India Will Play A Key Role In Developing COVID Vaccine, Says Dr. Anthony Fauci Of The United States

DR Fauci

Dr. Anthony Fauci, the top infectious disease expert in the United States and the one who is leading the COVID battle in the country, has said that India will have a key role in developing the vaccine for the novel coronavirus disease.

As per a report in The Hindu, Fauci was speaking at a web conference that was organized by the Indian Council of Medical Research. He said,


“India’s manufacturing capabilities are going to be very important. We have made it clear that all tests on vaccines will have to meet regulatory standards and include all ethical review and strong data monitoring and safety boards.”

Talking about the two vaccines that are being developed in the United States by two companies Moderna and Pfizer, he said,

“Moving forward, we and other [US National Institutes of Health] institutes will continue to work with Indian counterparts and colleagues, to assure that Indian scientists and Indian impressive research and development capacity are integrated into the global efforts to address the COVID-19 vaccine.”

coronavirus india

The Indian vaccine, Covaxin, began its human trials last week. It was the first indigenous vaccine that got the permission to conduct human trials by the Drug controller general of India. The vaccine has been developed jointly by Bharat Biotech, the Indian Council of Medical Research, and the National Institute Virology.

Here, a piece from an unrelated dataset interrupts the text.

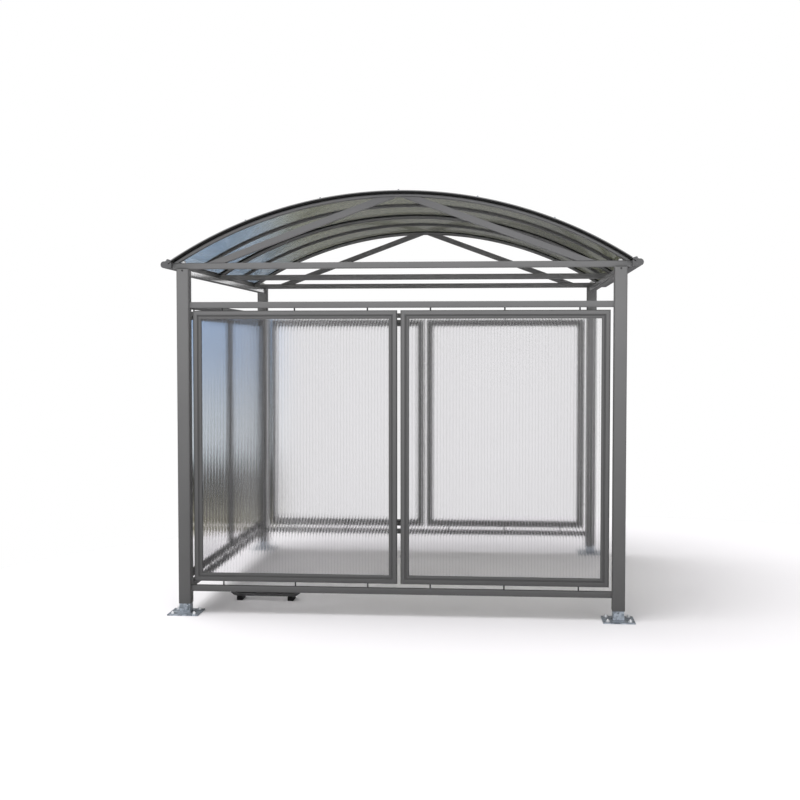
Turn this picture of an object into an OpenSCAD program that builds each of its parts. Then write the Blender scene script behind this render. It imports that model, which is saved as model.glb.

Fauci Says Human Trials Not Required

Surprisingly, Fauci said that the human challenge trial where the vaccine will be injected into the healthy is not required at this stage. He even called it unethical. He said,


“We recently convened an expert consultation on the issue and the conclusion was that such studies are not necessary at this time. The continuing high incidence of the disease is concerning but it makes randomized control trials quite feasible. We don’t have effective therapies to cure individuals infected. These factors have led us to conclude that human challenges are not essential nor ethically justified presently.”